What is a patent troll? It is not a small furry creature living under a bridge with a sack of technology thrown over its shoulder. It is actually a US term describing a company that holds a portfolio of patents where the only business is licensing out those patents and enforcing them against those who refuse to take a licence.
This is a phenomenon that has become increasingly prevalent in recent years in the US – and one could be forgiven for thinking that is exactly where it would stay. However, the patent trolls are now starting to take an interest in foreign travel and are setting their sights on European industry.
Of course, licensing a valuable portfolio of patents is by no means a new idea. Many large companies around the world have developed a valuable and significant income stream for their businesses in this way. This is particularly so in the electronics industry. However, the thing that makes a patent troll stand out is that it does not have any form of manufacturing base and often will not have a research base either. Patent trolls may acquire part of a patent portfolio from a business that regards it as surplus to requirements, or they may licence in a portfolio in return for remitting a percentage of net earnings to the ultimate patent owner. They may also be a spin-off from a company that wants to exploit a portion of its patent portfolio independently from itself.
The novel difficulty with these patent trolls is that, because they do not have a manufacturing or research base of their own, the normal strategy for countering demands to take licences does not work. They will have no interest in entering into any cross-licences with those they wish to licence. They will not be concerned by a threat to any of their product lines due to the patent portfolio of their potential licensees.

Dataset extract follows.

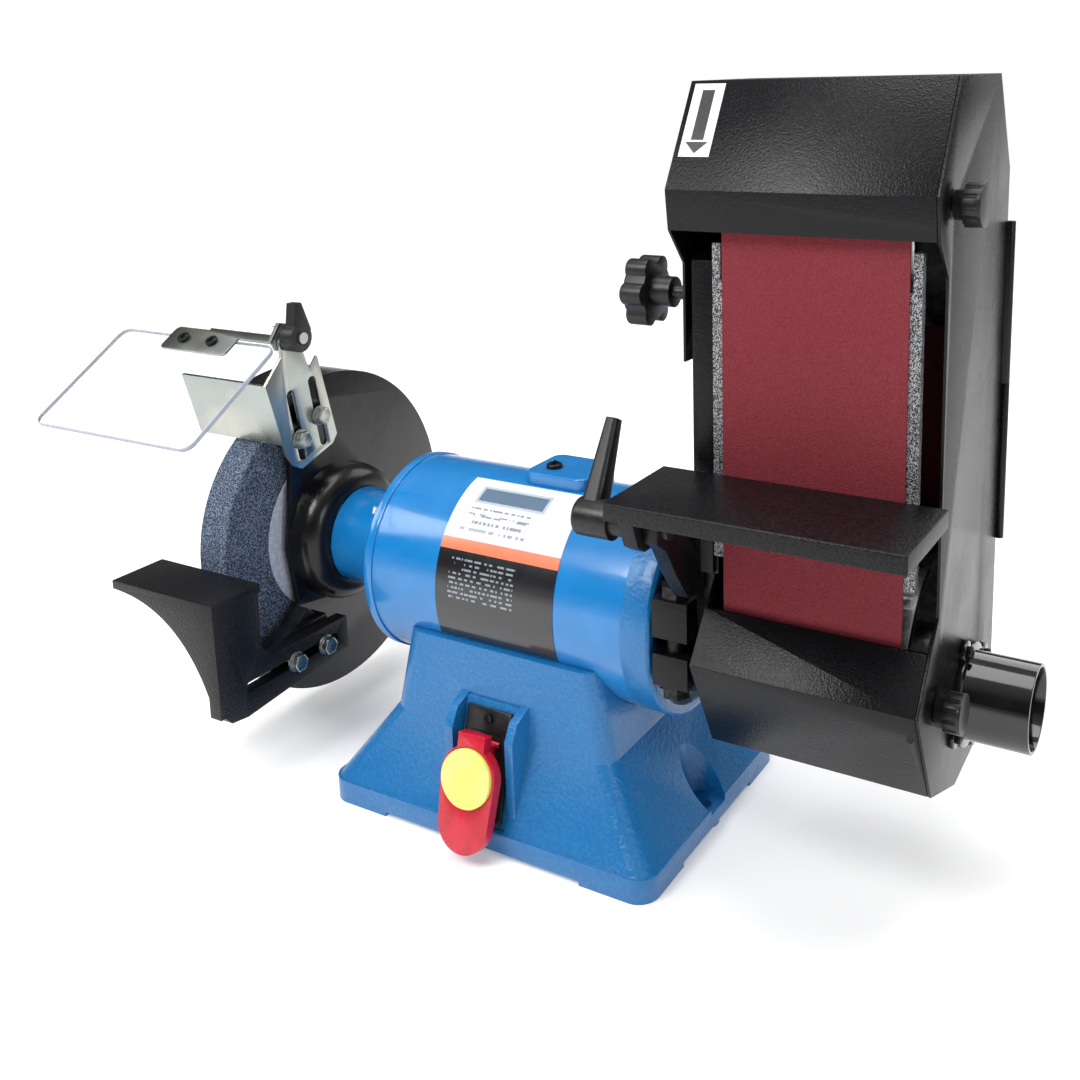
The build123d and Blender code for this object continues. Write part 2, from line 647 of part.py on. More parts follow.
with BuildPart() as arm_casting:
    rod(hub_x0, arm_x0, hub_out)
    profile(arm_x0, arm_x1, [(-52, 150), (-56, 200), (-56, 380), (-30, 400), (30, 400), (34, 380),
                             (44, 200), (50, 150), (34, 108), (0, 98), (-34, 108)])
    profile(hub_x0 + 8, arm_x0, [(-8, 200), (8, 200), (4, 285), (-4, 285)])
    block(arm_x0, 151, -57, -49, 200, 380)
    block(hub_x0, arm_x0, ear_y, -30, 128, 182)
    block(arm_x1, carriage_x1, -8, 8, spring_z0 - 7, spring_z0)
    for side in (-1, 1):
        block(arm_x1, carriage_x1, side * 26 - 3, side * 26 + 3, 372, 398)
    rod(hub_x0 - 1, arm_x1 + 1, hub_in, mode=Mode.SUBTRACT)
    block(hub_x0 - 1, arm_x0, ear_y - 1, 0, 148, 158, mode=Mode.SUBTRACT)
    upright(120, 190, 5.2, clamp_x, clamp_y, mode=Mode.SUBTRACT)
    rod(arm_x0 - 1, arm_x1 + 1, 4.4, knob_y, knob_z, mode=Mode.SUBTRACT)
save(arm_casting, "arm_casting")

with BuildPart() as clamp_bolt:
    upright(124, 186, 5.0, clamp_x, clamp_y)
    for z0 in (182, 120):
        with BuildSketch(Plane.XY.offset(z0)):
            with Locations((clamp_x, clamp_y)):
                RegularPolygon(7.5, 6, major_radius=False)
        extrude(amount=8)
save(clamp_bolt, "clamp_bolt")

hood_line = [(-42, 476), (-76, 420), (-73, 398), (-56, 378), (-56, 322), (back_y, 322), (back_y, 423),
             (39, 476)]
low_line = [(-56, 199), (-69, 184), (-90, 158), (-61, 99), (-12, 80), (34, 84), (back_y, 124), (back_y,
                                                                                                199)]


def folded_sheet(x0, line, cut_z0, cut_z1):
    """sheet steel casing closed on its left, open towards the door and between two heights"""
    with BuildPart() as body:
        profile(x0, door_in - 0.4, line)
        with BuildSketch(Plane.YZ.offset(x0 + sheet)) as inside:
            with BuildLine():
                Polyline(*line, close=True)
            make_face()
            offset(amount=-sheet, kind=Kind.INTERSECTION, mode=Mode.REPLACE)
        extrude(inside.sketch, amount=belt_w * 2, mode=Mode.SUBTRACT)
        block(x0 + sheet, door_in, -100, back_y - sheet, cut_z0, cut_z1, mode=Mode.SUBTRACT)
    return body.part


knob_at = ((-50.0, 414.0), (-57.0, 149.0))
tab_x = 269.0
with BuildPart() as upper_hood:
    add(folded_sheet(house_left, hood_line, 320, 398))
    block(tab_x, tab_x + 3, -74.2, -40, 406, 422)
    rod(tab_x - 1, tab_x + 4, 3.6, *knob_at[0], mode=Mode.SUBTRACT)
    rod(house_left - 1, house_left + 3, 5, knob_y, knob_z, mode=Mode.SUBTRACT)
save(upper_hood, "upper_hood")

with BuildPart() as lower_hood:
    add(folded_sheet(house_low_left + 0.1, low_line, 184, 201))
    block(tab_x, tab_x + 3, -84.5, -46, 141, 157)
    rod(tab_x - 1, tab_x + 4, 3.6, *knob_at[1], mode=Mode.SUBTRACT)
    rod(house_low_left - 1, house_low_left + 3, 30, mode=Mode.SUBTRACT)
save(lower_hood, "lower_hood")

hinge_x, hinge_y, knuckle_r = 277.6, 71.2, 2.6
hinge_z0, hinge_z1 = 200.0, 392.0
hinge_mid = (hinge_z0 + hinge_z1) / 2
with BuildPart() as rear_cover:
    block(house_left, door_in - 0.4, back_y - sheet, back_y, 199, 322)
    block(256, hinge_x - 1.2, back_y, back_y + 1.2, hinge_z0, hinge_z1)
    upright(hinge_mid + 0.3, hinge_z1, knuckle_r, hinge_x, hinge_y)
    block(hinge_x - 2.4, hinge_x, back_y, hinge_y, hinge_mid + 0.3, hinge_z1)
    block(door_in - 0.3, hinge_x + 4, back_y - 3, back_y + 4, hinge_z0 - 1, hinge_mid + 0.3,
          mode=Mode.SUBTRACT)
    block(door_in - 0.3, hinge_x + 4, back_y - 3, back_y + 0.2, hinge_mid, hinge_z1, mode=Mode.SUBTRACT)
    upright(hinge_z0, hinge_z1, 1.2, hinge_x, hinge_y)
save(rear_cover, "rear_cover")

port_y, port_z = 8.0, 127.0
port_r, port_bore, port_end = 25.4, 23.2, 316.0
door_line = hood_line[:4] + low_line[:7] + [(back_y - 0.2, 423), (39, 476)]
with BuildPart() as side_door:
    profile(door_in, door_out, door_line)
    upright(hinge_z0, hinge_mid, knuckle_r, hinge_x, hinge_y)
    block(door_in, door_out, back_y - 4, hinge_y + 0.5, hinge_z0, hinge_mid)
    block(door_in, hinge_x, hinge_y - 0.9, hinge_y + 0.5, hinge_z0, hinge_mid)
    upright(hinge_z0 - 1, hinge_z1, 1.2 + run_fit, hinge_x, hinge_y, mode=Mode.SUBTRACT)
    rod(door_in - 1, door_out + 1, port_bore, port_y, port_z, mode=Mode.SUBTRACT)
    for y, z in knob_at:
        rod(door_in - 1, door_out + 1, 3.2, y, z, mode=Mode.SUBTRACT)
save(side_door, "side_door")

port_screw_angles = (20, 110, 200, 290)
with BuildPart() as dust_port:
    rod(door_out, door_out + 3, 30, port_y, port_z)
    for angle in port_screw_angles:
        y, z = on_circle(33, angle, port_z)
        rod(door_out, door_out + 3, 6.5, y + port_y, z)
    rod(door_out, port_end, port_r, port_y, port_z)
    rod(door_out - 1, port_end + 1, port_bore, port_y, port_z, mode=Mode.SUBTRACT)
save(dust_port, "dust_port")

with BuildPart() as port_screws:
    for angle in port_screw_angles:
        y, z = on_circle(33, angle, port_z)
        rod(door_out + 3, door_out + 6, 3.6, y + port_y, z)
save(port_screws, "port_screws")


def door_knob(y, z):
    """fluted thumb knob on a captive M6 stud"""
    with BuildPart() as body:
        rod(door_out + 0.6, door_out + 8, 7.5, y, z)
        rod(door_out + 6, door_out + 15, 11, y, z)
        for flute in range(12):
            fy, fz = on_circle(11.6, 30 * flute, z)
            rod(door_out + 5, door_out + 13, 1.5, fy + y, fz, mode=Mode.SUBTRACT)
        rod(tab_x - 1, door_out + 1, 3.0, y, z)
    return body


save(door_knob(*knob_at[0]), "upper_door_knob")
save(door_knob(*knob_at[1]), "lower_door_knob")

# ---- belt, platen and idler ---------------------------------------------------------------------
with BuildPart() as sanding_belt:
    mid_z = (shaft_z + idler_z) / 2
    belt_x0 = belt_x - belt_w / 2
    with BuildSketch(Plane.YZ.offset(belt_x0)):
        with Locations((0, mid_z)):
            SlotCenterToCenter(idler_z - shaft_z, 2 * (run_r + belt_t), rotation=90)
            SlotCenterToCenter(idler_z - shaft_z, 2 * run_r, rotation=90, mode=Mode.SUBTRACT)
    extrude(amount=belt_w)
save(sanding_belt, "sanding_belt")

platen_half, platen_front, platen_back = 57.0, -run_r + 0.2, -run_r + 5
with BuildPart() as platen:
    block(belt_x - platen_half, belt_x + platen_half, platen_front, platen_back, 214, 371)
    for x0, x1 in ((belt_x - platen_half, pulley_l - 0.5), (pulley_r + 0.5, belt_x + platen_half)):
        block(x0, x1, platen_front, platen_back, 371, 391)
    block(belt_x - platen_half, belt_x - 20, platen_back, -51, 236, 350)
save(platen, "platen")

with BuildPart() as tension_carriage:
    block(carriage_x0, carriage_x1, -22, 22, spring_z1, idler_z + 20)
    rod(carriage_x1, pulley_r + 3, 8, 0, idler_z)
    rod(pulley_r + 0.4, pulley_r + 3, 11, 0, idler_z)
save(tension_carriage, "tension_carriage")

save(pulley(8 + run_fit, idler_z), "idler_pulley")

with BuildPart() as tension_spring:
    with BuildLine():
        coil = Helix(pitch=3.4, height=spring_z1 - spring_z0 - 1.4, radius=2.2,
                     center=(151.8, 0, spring_z0 + 0.7))
    with BuildSketch(Plane(origin=coil @ 0, z_dir=coil % 0)):
        Circle(0.6)
    sweep(path=coil, is_frenet=True)
save(tension_spring, "tension_spring")

with BuildPart() as tracking_knob:
    knob_x0 = 86.0
    with BuildSketch(Plane.YZ.offset(knob_x0)):
        with Locations((knob_y, knob_z)):
            Circle(17)
            with PolarLocations(15, 6):
                Circle(6.5)
    extrude(amount=14)
    fillet(tracking_knob.edges().group_by(Axis.X)[0], 2)
    rod(knob_x0 + 14, 112, 9, knob_y, knob_z)
    rod(112, 147, 4.0, knob_y, knob_z)
save(tracking_knob, "tracking_knob")

# ---- table --------------------------------------------------------------------------------------
table_x0, table_x1 = 123.0, 283.0
table_y0, table_y1 = -137.0, -68.0
trunnion_x0, trunnion_t = 124.0, 9.0
with BuildPart() as work_table:
    block(table_x0, table_x1, table_y0, table_y1, table_top - table_t, table_top)
    chamfer(work_table.edges().filter_by(Axis.X).group_by(Axis.Z)[-1], 0.8)
    profile(trunnion_x0, trunnion_x0 + trunnion_t,
            [(-126, table_top - table_t), (-82, table_top - table_t), (-90, 234), (-98, 229), (-110, 229),
             (-118, 234)])
    rod(trunnion_x0 - 1, trunnion_x0 + 11, 5.0 + run_fit, table_pivot_y, table_pivot_z, mode=Mode.SUBTRACT)
save(work_table, "work_table")

bracket_x0 = trunnion_x0 + trunnion_t + 0.4
with BuildPart() as table_bracket:
    profile(bracket_x0, bracket_x0 + 9, [(-57.05, 188), (-57.05, 232), (-84, 240), (-92, 248), (-104, 252),
                                         (-114, 245), (-114, 236), (-104, 229), (-92, 210), (-78, 192)])
    block(bracket_x0, 150, -62, -57.05, 202, 234)
    rod(bracket_x0 - 1, bracket_x0 + 10, 5.0 + run_fit, table_pivot_y, table_pivot_z, mode=Mode.SUBTRACT)
save(table_bracket, "table_bracket")

with BuildPart() as table_lever:
    rod(110, 123.4, 8, table_pivot_y, table_pivot_z)
    rod(88, 111, 11, table_pivot_y, table_pivot_z)
    fillet(table_lever.edges().group_by(Axis.X)[0], 3)
    rod(120, bracket_x0 + 12, 5.0, table_pivot_y, table_pivot_z)
    lever = Vector(0, 22, 42).normalized()
    foot = Vector(97, table_pivot_y, table_pivot_z) + lever * 6
    with BuildSketch(Plane(origin=foot, x_dir=(1, 0, 0), z_dir=lever)) as lever_low:
        RectangleRounded(13, 15, 4)
    with BuildSketch(Plane(origin=foot + lever * 50, x_dir=(1, 0, 0), z_dir=lever)) as lever_high:
        RectangleRounded(8, 9, 3)
    loft([lever_low.sketch.faces()[0], lever_high.sketch.faces()[0]])
save(table_lever, "table_lever")
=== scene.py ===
import math
import bpy
from mathutils import Matrix, Vector
import json


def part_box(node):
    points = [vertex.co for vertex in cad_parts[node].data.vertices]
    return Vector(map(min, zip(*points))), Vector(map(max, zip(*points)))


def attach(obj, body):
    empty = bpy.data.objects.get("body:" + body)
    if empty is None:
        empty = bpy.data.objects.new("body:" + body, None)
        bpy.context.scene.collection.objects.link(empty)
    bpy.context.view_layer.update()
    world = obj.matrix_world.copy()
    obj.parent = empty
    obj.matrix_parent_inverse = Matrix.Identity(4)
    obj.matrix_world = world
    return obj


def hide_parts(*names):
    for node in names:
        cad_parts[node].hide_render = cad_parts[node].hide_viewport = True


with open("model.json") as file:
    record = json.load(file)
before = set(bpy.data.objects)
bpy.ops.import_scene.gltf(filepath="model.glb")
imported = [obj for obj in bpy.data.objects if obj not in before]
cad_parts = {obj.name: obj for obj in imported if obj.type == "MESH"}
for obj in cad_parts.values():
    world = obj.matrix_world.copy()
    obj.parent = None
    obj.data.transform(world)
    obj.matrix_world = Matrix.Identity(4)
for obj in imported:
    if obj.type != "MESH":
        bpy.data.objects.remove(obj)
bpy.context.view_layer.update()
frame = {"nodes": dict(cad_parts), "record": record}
print("frame loaded")

cameraSettings = {
    "place": (0.4350, -0.6599, 0.4824),
    "turn": 30.70,
    "lookDown": 11.21,
    "roll": -1.46,
    "lens": 41.33,
    "shift": (-0.0556, -0.2065),
}


def makeCamera(settings):
    data = bpy.data.cameras.new("studioCamera")
    data.lens = settings["lens"]
    data.sensor_width = 36
    data.shift_x, data.shift_y = settings["shift"]
    data.clip_start, data.clip_end = 0.01, 60
    camera = bpy.data.objects.new("studioCamera", data)
    bpy.context.scene.collection.objects.link(camera)
    turn = Matrix.Rotation(math.radians(settings["turn"]), 4, "Z")
    tip = Matrix.Rotation(math.radians(90 - settings["lookDown"]), 4, "X")
    roll = Matrix.Rotation(math.radians(settings["roll"]), 4, "Z")
    camera.matrix_world = Matrix.Translation(settings["place"]) @ turn @ tip @ roll
    bpy.context.scene.camera = camera


studio = {
    "floorSize": 40,
    "floorColour": (0.9, 0.9, 0.9, 1),
    "floorRoughness": 0.9,
    "skyBands": ((0.0, 0.45), (0.09, 0.45), (0.15, 0.07), (0.55, 0.10), (0.8, 0.45), (1.0, 0.7)),   # height, glow
    "skyStrength": 1.0,
    "sunStrength": 1.7,
    "sunSpread": 40,
    "floorGlow": 0.25,
    "lamps": (
        ("keyLamp", (-0.34, -1.07, 1.33), 0.6, 13),
        ("leftLamp", (-1.3, -0.9, 1.2), 0.7, 8),
        ("rightLamp", (1.7, -0.7, 0.9), 0.7, 7),
        ("backLamp", (0.5, 1.5, 1.2), 1.0, 9),
    ),
    "aim": (0, 0, 0.2),
}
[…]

Until now, the patent trolls have found rich pickings to satisfy them in the US. Europe is less attractive to their business model for a number of reasons. The main one of these is the way in which the patent litigation systems differ. In the US, if you lose a patent claim, you will only have to bear your own legal costs and not those of the winning party, as is the case to a greater extent in Europe. Meanwhile, bearing in mind the high cost of patent litigation in the US, the prospective licensee might decide it is commercially more worthwhile to pay for a licence than to have to pay the legal costs of litigation, which they will never recover, even if they win. Also, law firms in the US can take on patent litigation on behalf of patent trolls on a contingency basis, with the promise of a significant percentage of the damages and licensing fees. Potentially lucrative fee arrangements of this type are not permitted in Europe under various bar rules.
However, compared with the US, patent litigation costs are relatively low in Europe (even in the UK), and therefore the patent trolls are beginning to turn their greedy eyes to this continent.
So what do you do about all this? Know thy enemy, and make sure the board knows them too, before they come knocking on your door. Most innovative companies know their competitors and keep a watching brief on their patent filings. It is not always so easy to identify the patent trolls who may be a threat. You should always look to see if your competitors are having troll problems and watch for the patent litigation that is going on in your industry sector, as this may help to identify a threat on the horizon.
If you receive warning of a potential problem then you need to prepare to meet it, which means understanding what patents might be asserted against you, doing your own evaluation of their validity and checking them against not only your current products or services, but also against those in the pipeline. The latter may well be in a stage where it is still possible to make subtle alterations that can avoid the patents of concern, or at least give you cogent arguments to put forward on non-infringement.
Armed with this sort of analysis you can make a commercial assessment of what kind of licence fee you might be prepared to pay, if any, and at what stage you are prepared to put up a fight instead of taking the proffered licence. This should always be a commercial decision and not one on a point of principle, as principles can be very costly to the business at the end of the day. No matter how unpalatable a patent troll looks from the other side of a negotiating table, it is important to approach them with a clear and rational head. Bear in mind that the patent troll will have done its sums very carefully and will have devised a strategy, often of combined negotiation and litigation (some more sophisticated than others), and it is important that, given the time, you have an equally sophisticated counter-strategy.
One thing in Europe that can be significantly in your favour is that it is not just one country. This means that you can potentially plan a strategy using the different procedures of the different countries to best effect so as to keep the pressure up while negotiating a more acceptable arrangement. The key thing is not to be taken by surprise, because the most effective strategy needs careful thought and planning.
Of course, sometimes, the first you know of a demand from a patent troll is when they send a letter proffering a licence. These could be sent to all sorts of different people in the organisation and so it is important that procedures are in place to ensure that the -letter gets to the legal department and the relevant commercial director as soon as it arrives so as to give maximum time to map out a suitable strategy. Usually, one can buy a little time for this, but not if somebody in the post room has just sat on the letter for a month because they do not know who it should go to. Hopefully you will already have given some thought in general to your patent strategy and those of your competitors so that you will not be addressing the issue cold, but you will quickly need to mobilise those involved in working out that strategy, together with the board, to devise the appropriate defensive action.
The patent trolls are giving every sign of finding it comfortable and inviting in Europe, so when you see that first licence demand letter do not say that you have not been warned – the chief executive officer will not thank you for it.